>>>

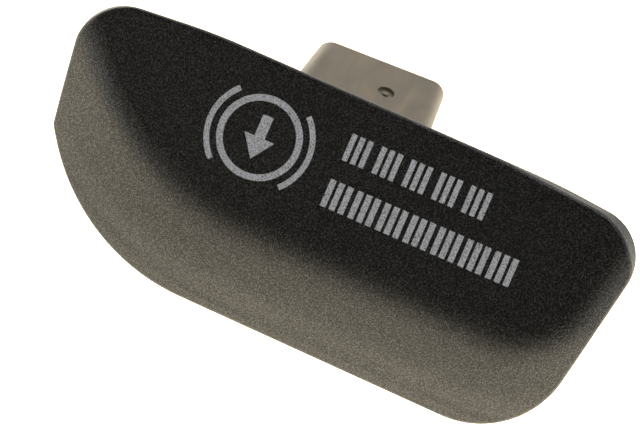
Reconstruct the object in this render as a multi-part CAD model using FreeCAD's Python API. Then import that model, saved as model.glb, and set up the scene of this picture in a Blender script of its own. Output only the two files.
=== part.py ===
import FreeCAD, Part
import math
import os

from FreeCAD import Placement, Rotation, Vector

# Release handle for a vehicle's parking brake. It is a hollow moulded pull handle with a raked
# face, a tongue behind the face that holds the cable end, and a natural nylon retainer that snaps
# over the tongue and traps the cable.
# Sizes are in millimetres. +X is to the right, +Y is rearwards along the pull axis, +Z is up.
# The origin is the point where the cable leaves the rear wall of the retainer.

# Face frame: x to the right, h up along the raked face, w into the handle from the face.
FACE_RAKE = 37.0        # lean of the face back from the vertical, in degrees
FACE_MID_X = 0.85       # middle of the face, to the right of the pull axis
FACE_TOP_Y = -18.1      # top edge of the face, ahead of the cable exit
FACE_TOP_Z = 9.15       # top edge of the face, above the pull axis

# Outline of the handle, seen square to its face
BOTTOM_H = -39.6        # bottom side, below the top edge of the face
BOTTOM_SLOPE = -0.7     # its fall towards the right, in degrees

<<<

→ **Stated goal**
Give back all the data exactly as written.

→ **Full response**
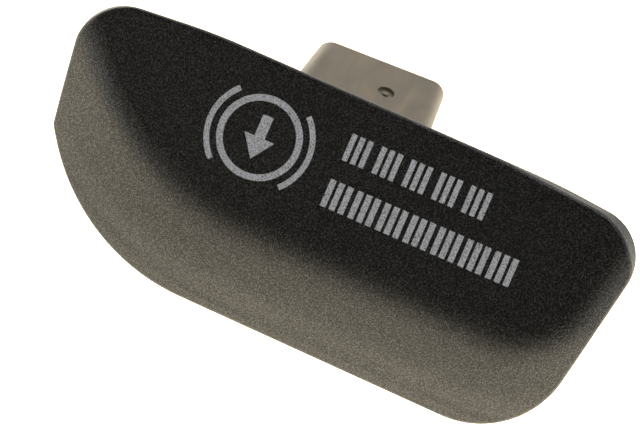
Reconstruct the object in this render as a multi-part CAD model using FreeCAD's Python API. Then import that model, saved as model.glb, and set up the scene of this picture in a Blender script of its own. Output only the two files.
=== part.py ===
import FreeCAD, Part
import math
import os

from FreeCAD import Placement, Rotation, Vector

# Release handle for a vehicle's parking brake. It is a hollow moulded pull handle with a raked
# face, a tongue behind the face that holds the cable end, and a natural nylon retainer that snaps
# over the tongue and traps the cable.
# Sizes are in millimetres. +X is to the right, +Y is rearwards along the pull axis, +Z is up.
# The origin is the point where the cable leaves the rear wall of the retainer.

# Face frame: x to the right, h up along the raked face, w into the handle from the face.
FACE_RAKE = 37.0        # lean of the face back from the vertical, in degrees
FACE_MID_X = 0.85       # middle of the face, to the right of the pull axis
FACE_TOP_Y = -18.1      # top edge of the face, ahead of the cable exit
FACE_TOP_Z = 9.15       # top edge of the face, above the pull axis

# Outline of the handle, seen square to its face
BOTTOM_H = -39.6        # bottom side, below the top edge of the face
BOTTOM_SLOPE = -0.7     # its fall towards the right, in degrees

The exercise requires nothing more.